There are different levels of Wang Hong, from real-life celebrities including movie stars, singers and Olympic winners, to someone who is more approachable, such as a Taobao store owner or a live streamer with a pretty face. One thing to be aware of is that Wang Hong are not the same as online influencers. Despite the huge number of followers, not all of Wang Hong have what the Chinese netizen calls ‘the trait to get searched’ (热搜体质); meaning the ability to get onto the daily top search list on China’s social media. So don’t be surprised that an attractive e-commerce store owner may get your brand more attention than a two-time Grand Slam winner.
Differing from traditional online influencers (or bloggers as we once called them) who usually have expertise in certain areas and produce content for specific topics, such as fashion, beauty, F&B or travel, Wang Hong don’t necessarily need to produce specialised content. For the ones known for their looks, well-polished selfies are the main content they need to generate to draw followers; while those that are popular for their humour work on their content.
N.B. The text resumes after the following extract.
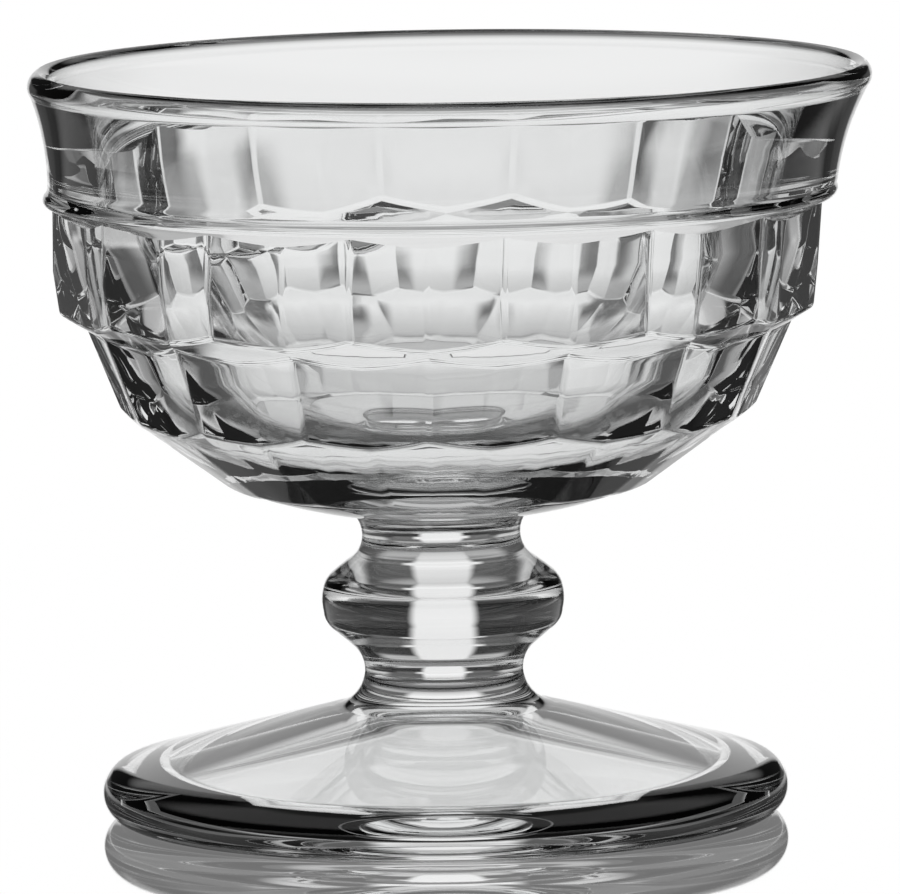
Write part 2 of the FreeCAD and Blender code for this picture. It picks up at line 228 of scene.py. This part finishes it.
def cubeSleeve(name, spec):
    steps = spec["steps"]
    count = 2 * steps * spec["perRow"]
    rings = []
    for place, row in enumerate(spec["rows"]):
        for ring in rowRings(*row, spec):
            rings.append(ring if place % 2 == 0 else ring[::-1])    # half a cube round from the row above
    rings += [[point] * (steps + 1) for point in [spec["underside"]] + spec["inside"]]
    start = spec["startRadius"]
    freshSelection()
    bpy.ops.mesh.primitive_circle_add(vertices=count, radius=start * roundScale * mm, location=(0, 0, 0))
    sleeve = bpy.context.object
    sleeve.name = name
    bpy.ops.object.mode_set(mode="EDIT")
    last = [(start, 0)] * (steps + 1)
    for place, ring in enumerate(rings + rings[:1]):    # the first ring again, to close the sleeve
        if place:
            bpy.ops.mesh.extrude_region_move()
        shape = bmesh.from_edit_mesh(sleeve.data)
        newRing = [v for v in shape.verts if v.select]
        for away in range(steps + 1):    # points as many steps from an edge of a cube move together
            (oldR, oldZ), (newR, newZ) = last[away], ring[away]
            bpy.ops.mesh.select_all(action="DESELECT")
            for v in newRing:
                step = round(math.atan2(v.co.x, -v.co.y) / (2 * math.pi) * count) % (2 * steps)
                if steps - min(step, 2 * steps - step) == away:
                    v.select_set(True)
            shape.select_flush_mode()
            factor = newR / oldR
            bpy.ops.transform.resize(value=(factor, factor, 1), center_override=(0, 0, 0))
            bpy.ops.transform.translate(value=(0, 0, (newZ - oldZ) * riseScale * mm))
        bpy.ops.mesh.select_all(action="DESELECT")
        for v in newRing:
            v.select_set(True)
        shape.select_flush_mode()
        last = ring
    bpy.ops.mesh.select_all(action="SELECT")
    bpy.ops.mesh.remove_doubles(threshold=weld)
    bpy.ops.mesh.normals_make_consistent(inside=False)
    bpy.ops.mesh.quads_convert_to_tris(quad_method="SHORTEST_DIAGONAL")
    bpy.ops.mesh.dissolve_limited(angle_limit=math.radians(spec["flatWithin"]))
    bpy.ops.object.mode_set(mode="OBJECT")
    applyModifier(sleeve, "BEVEL", "roundedEdges", width=spec["rounding"] * mm,
                  segments=spec["roundingSegments"],
                  limit_method="ANGLE", angle_limit=math.radians(spec["roundedFrom"]))
    return sleeve


def pressedGlass():
    piece = turnedForm("sherbetGlass", glass["outline"], glass["turns"])
    print("turned form:", len(piece.data.polygons), "faces")
    sleeve = cubeSleeve("cubeRows", cubes)
    print("cube rows:", len(sleeve.data.polygons), "faces")
    applyModifier(piece, "BOOLEAN", "joinCubes", operation="UNION", object=sleeve, solver="EXACT")
    bpy.data.objects.remove(sleeve)
    onlyThis(piece)
    bpy.ops.object.mode_set(mode="EDIT")
    bpy.ops.mesh.select_all(action="SELECT")
    bpy.ops.mesh.remove_doubles(threshold=glass["joinWeld"])
    bpy.ops.mesh.quads_convert_to_tris(quad_method="FIXED", ngon_method="BEAUTY")    # diagonals all one way
    bpy.ops.object.mode_set(mode="OBJECT")
    for v in piece.data.vertices:
        v.co.x += sideways(v.co.z / mm) * mm
    bpy.ops.object.shade_smooth_by_angle(angle=math.radians(glass["smoothBelow"]))
    applyModifier(piece, "WEIGHTED_NORMAL", "flatFacets", weight=glass["facetWeight"], keep_sharp=True)
    return piece


# Clear glass, with the slight waves that pressing leaves in its surface
glassLook = {
    "colour": (0.985, 0.99, 0.99, 1),
    "roughness": 0.0,
    "refraction": 1.5,
    "waveScale": 42,
    "waveDetail": 1.0,
    "waveHeight": 0.04 * mm,
}


def clearGlass(spec):
    material = bpy.data.materials.new("clearGlass")
    material.use_nodes = True
    tree = material.node_tree
    shader = tree.nodes["Principled BSDF"]
    shader.inputs["Base Color"].default_value = spec["colour"]
    shader.inputs["Roughness"].default_value = spec["roughness"]
    shader.inputs["IOR"].default_value = spec["refraction"]
    shader.inputs["Transmission Weight"].default_value = 1.0
    place = tree.nodes.new("ShaderNodeTexCoord")
    waves = tree.nodes.new("ShaderNodeTexNoise")
    waves.inputs["Scale"].default_value = spec["waveScale"]
    waves.inputs["Detail"].default_value = spec["waveDetail"]
    tree.links.new(place.outputs["Object"], waves.inputs["Vector"])
    bump = tree.nodes.new("ShaderNodeBump")
    bump.inputs["Strength"].default_value = 1.0
    bump.inputs["Distance"].default_value = spec["waveHeight"]
    tree.links.new(waves.outputs["Fac"], bump.inputs["Height"])
    tree.links.new(bump.outputs["Normal"], shader.inputs["Normal"])
    return material


glassPiece = pressedGlass()
glassPiece.data.materials.clear()
glassPiece.data.materials.append(clearGlass(glassLook))
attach(glassPiece, "root")
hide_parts("sherbet_glass")
print("glass:", len(glassPiece.data.polygons), "faces")


# The camera, in metres and degrees
view = {
    "turn": 1.65,              # how far it stands round from -Y towards +X
    "distance": 1.470,
    "height": 0.2215,
    "pitch": 6.86,
    "aside": 0.00109,          # it aims this far to the right of the glass's axis
    "roll": 0.8,
    "lens": 490.1,             # in millimetres, as the sensor
    "sensor": 36,
    "clip": (0.05, 50),
}


def placeCamera(spec):
    turn = math.radians(spec["turn"])
    ahead = Vector((-math.sin(turn), math.cos(turn), 0))
    right = Vector((math.cos(turn), math.sin(turn), 0))
    freshSelection()
    bpy.ops.object.camera_add(location=Vector((0, 0, spec["height"])) - ahead * spec["distance"])
    camera = bpy.context.object
    drop = spec["distance"] * math.tan(math.radians(spec["pitch"]))
    target = Vector((0, 0, spec["height"] - drop)) + right * spec["aside"]
    gaze = (target - camera.location).to_track_quat("-Z", "Y").to_matrix().to_4x4()
    roll = Matrix.Rotation(math.radians(-spec["roll"]), 4, "Z")
    camera.matrix_world = Matrix.Translation(camera.location) @ gaze @ roll
    camera.data.lens = spec["lens"]
    camera.data.sensor_width = spec["sensor"]
    camera.data.clip_start, camera.data.clip_end = spec["clip"]
    bpy.context.scene.camera = camera


# Node helpers for the studio and the table. Azimuth 0 lies straight behind the glass as the camera stands.
def nodeKit(tree):
    def number(operation, a, b=None, c=None):
        node = tree.nodes.new("ShaderNodeMath")
        node.operation = operation
        for socket, value in zip(node.inputs, (a, b, c)):
            if isinstance(value, bpy.types.NodeSocket):
                tree.links.new(value, socket)
            elif value is not None:
                socket.default_value = value
        return node.outputs[0]

    def smooth(value, low, high):
        node = tree.nodes.new("ShaderNodeMapRange")
        node.interpolation_type = "SMOOTHSTEP"
        tree.links.new(value, node.inputs["Value"])
        node.inputs["From Min"].default_value = low
        node.inputs["From Max"].default_value = high
        return node.outputs["Result"]

    def smoothDegrees(value, low, high):
        return smooth(value, math.radians(low), math.radians(high))

    def azimuthAndRise(direction):
        split = tree.nodes.new("ShaderNodeSeparateXYZ")
        tree.links.new(direction, split.inputs[0])
        fromY = number("ARCTAN2", split.outputs["X"], split.outputs["Y"])
        return number("ADD", fromY, math.radians(view["turn"])), split.outputs["Z"]

    return number, smooth, smoothDegrees, azimuthAndRise


# The studio, in degrees. Only sharp reflections and refractions see it. The camera and all other
# rays see plain white. A panel has the azimuth of its middle, half its width and its soft edge,
# then the elevations that it runs between and their soft edge, then its brightness.
studio = {
    "panels": [
        (0, 10.5, 4, -50, 35, 8, 0.88),       # behind the glass
        (0, 14, 5, -50, 2, 3, 0.88),          # wider, up to the horizon
        (0, 27, 6, -50, 3, 4, 0.14),          # dim light beside that
        (0, 30, 10, 20, 50, 8, 0.55),         # wings high up behind the glass
        (180, 115, 30, 18, 58, 12, 0.7),      # high up behind the camera and beside it
        (180, 146, 10, -24, -3, 5, 0.5),      # a low band all round, but for the side behind the glass
    ],
    "top": (52, 12, 0.22),     # from this elevation up, soft edge, brightness
    "ground": (-1, -5, 0.10),  # comes in between these elevations, brightness
    "dark": 0.02,              # everywhere else
}


def studioWorld(spec):
    world = bpy.data.worlds.new("studio")
    bpy.context.scene.world = world
    world.use_nodes = True
    tree = world.node_tree
    tree.nodes.clear()
    number, _, smoothDegrees, azimuthAndRise = nodeKit(tree)
    azimuth, rise = azimuthAndRise(tree.nodes.new("ShaderNodeTexCoord").outputs["Generated"])
    height = number("ARCSINE", rise)

    def panel(centre, halfWidth, edge, low, high, fade, brightness):
        away = number("ARCCOSINE", number("COSINE", number("SUBTRACT", azimuth, math.radians(centre))))
        across = smoothDegrees(away, halfWidth + edge / 2, halfWidth - edge / 2)
        above = smoothDegrees(height, low - fade / 2, low + fade / 2)
        below = smoothDegrees(height, high + fade / 2, high - fade / 2)
        return number("MULTIPLY", number("MULTIPLY", across, number("MULTIPLY", above, below)), brightness)

    low, fade, brightness = spec["top"]
    overhead = smoothDegrees(height, low - fade / 2, low + fade / 2)
    total = number("MAXIMUM", number("MULTIPLY", overhead, brightness), spec["dark"])
    fromDown, toDown, brightness = spec["ground"]
    ground = smoothDegrees(height, fromDown, toDown)
    total = number("MAXIMUM", total, number("MULTIPLY", ground, brightness))
    for settings in spec["panels"]:
        total = number("MAXIMUM", total, panel(*settings))
    path = tree.nodes.new("ShaderNodeLightPath")
    sharp = path.outputs["Is Singular Ray"]
    strength = number("ADD", number("MULTIPLY", total, sharp), number("SUBTRACT", 1.0, sharp))
    strength = number("MAXIMUM", strength, path.outputs["Is Camera Ray"])
    background = tree.nodes.new("ShaderNodeBackground")
    background.inputs["Color"].default_value = (1, 1, 1, 1)
    tree.links.new(strength, background.inputs["Strength"])
    output = tree.nodes.new("ShaderNodeOutputWorld")
    tree.links.new(background.outputs[0], output.inputs["Surface"])


# The pale table, in metres and degrees. The camera sees it white with a reflection, other rays see it
# dark by itself, with a painted sheen. Facing is the Layer Weight's: 0 from straight above, 1 along the
# surface.
table = {
    "radius": 0.40,
    "sides": 96,
    "below": 0.05 * mm,          # it lies this far under the foot
    "fade": (0.16, 0.34),        # from solid to clear
    "mirror": 0.84,              # how much of what the camera sees is reflection
    "mirrorRoughness": 0.03,
    "base": 0.08,                # its own brightness to other rays
    "gleam": (-0.13, 1.17),      # how much of the studio these see in it, at facing 0 and 1
    "paintedSheen": 0.5,                # painted sheen: light painted into it for these, kept to where the next three say
    "paintedSheenFacing": (0.58, 0.68),
    "paintedSheenAzimuth": (26, 36),    # to both sides, from none to full
    "paintedSheenOutside": (0.055, 0.085),    # begins outside the foot
}


def tableMaterial(spec):
    material = bpy.data.materials.new("paleFloor")
    material.use_nodes = True
    tree = material.node_tree
    tree.nodes.clear()
    new = tree.nodes.new
    link = tree.links.new
    number, smooth, smoothDegrees, azimuthAndRise = nodeKit(tree)
    place = new("ShaderNodeTexCoord").outputs["Object"]
    length = new("ShaderNodeVectorMath")
    length.operation = "LENGTH"
    link(place, length.inputs[0])
    fade = smooth(length.outputs["Value"], *spec["fade"])
    path = new("ShaderNodeLightPath")

    # what the camera sees
    white = new("ShaderNodeEmission")
    gloss = new("ShaderNodeBsdfGlossy")
    gloss.inputs["Color"].default_value = (1, 1, 1, 1)
    gloss.inputs["Roughness"].default_value = spec["mirrorRoughness"]
    polished = new("ShaderNodeMixShader")
    polished.inputs["Fac"].default_value = spec["mirror"]
    link(white.outputs[0], polished.inputs[1])
    link(gloss.outputs[0], polished.inputs[2])

    # what other rays see, such as those that come through the glass
    facing = new("ShaderNodeLayerWeight")
    facing.inputs["Blend"].default_value = 0.5
    steep, low = spec["gleam"]
    gleam = number("MULTIPLY_ADD", facing.outputs["Facing"], low - steep, steep)
    gleam.node.use_clamp = True
    # the painted sheen: a glow painted on the table at low angles, to both sides of the glass and outside
    # the foot
    azimuth = azimuthAndRise(place)[0]
    aside = smoothDegrees(number("ABSOLUTE", azimuth), *spec["paintedSheenAzimuth"])
    beyond = number("MULTIPLY", aside, smooth(length.outputs["Value"], *spec["paintedSheenOutside"]))
    paintedSheen = number("MULTIPLY", smooth(facing.outputs["Facing"], *spec["paintedSheenFacing"]), beyond)
    # its own brightness, plus the painted sheen as glow
    base = new("ShaderNodeEmission")
    link(number("MULTIPLY_ADD", paintedSheen, spec["paintedSheen"], spec["base"]), base.inputs["Strength"])
    mirror = new("ShaderNodeBsdfGlossy")
    mirror.inputs["Roughness"].default_value = 0.0
    link(gleam, mirror.inputs["Color"])
    seen = new("ShaderNodeAddShader")
    link(base.outputs[0], seen.inputs[0])
    link(mirror.outputs[0], seen.inputs[1])

    direct = new("ShaderNodeMixShader")
    link(path.outputs["Is Camera Ray"], direct.inputs["Fac"])
    link(seen.outputs[0], direct.inputs[1])
    link(polished.outputs[0], direct.inputs[2])
    clear = new("ShaderNodeBsdfTransparent")
    mix = new("ShaderNodeMixShader")
    link(fade, mix.inputs["Fac"])
    link(direct.outputs[0], mix.inputs[1])
    link(clear.outputs[0], mix.inputs[2])
    output = new("ShaderNodeOutputMaterial")
    link(mix.outputs[0], output.inputs["Surface"])
    return material


studioWorld(studio)
print("studio:", len(studio["panels"]), "lit panels")

freshSelection()
bpy.ops.mesh.primitive_circle_add(vertices=table["sides"], radius=table["radius"], fill_type="NGON",
                                  location=(0, 0, -table["below"]))
floor = bpy.context.object
floor.name = "paleFloor"
floor.data.materials.append(tableMaterial(table))
print("table:", table["radius"], "m in radius")

placeCamera(view)
bpy.context.scene.view_settings.view_transform = "Standard"
print("camera:", view["distance"], "m away, lens", view["lens"], "mm")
Self-media, or zi mei ti (自媒体) in Chinese, is a term popularised in the WeChat era. This group is similar to the traditional bloggers that we are familiar with, except that WeChat is their key channel to generate content. This group of influencers usually has specific knowledge in certain areas and spend time creating quality content.
Self-media operators sometimes can cross over and also become Wang Hong, which often happens among those specialising in fashion, beauty and entertainment industries. It is less likely for those who are good at writing on business and political issues, unless they are extremely good looking or funny.
A marketing account, known as ying xiao hao (营销号), refers to influential WeChat or Weibo accounts who have significant follower base. A marketing account is similar to self-media from the content production perspective, the key difference being that they are usually managed by a professional team rather than an individual.
The Australia-based Chinese online influencers we usually talk about fall into this category. While marketing accounts in China usually specialise in different industries and areas, the ones in Australia tend to cover more general topics as the Chinese community here is relatively small. However, with the the growing number and spending power of Australian Chinese, we definitely see the potential for more specialised marketing accounts to be established in Australia.
The power of China’s online influencers is phenomenal. Brands are fascinated by the stories of those who have achieved enormous sales in China through influencer engagement. But meanwhile, everyone is worried about the amount of money they need to spend to build their brands and get a return. My suggestion is simple – start with a lower level influencer or use ones at your doorstep, right here in Australia.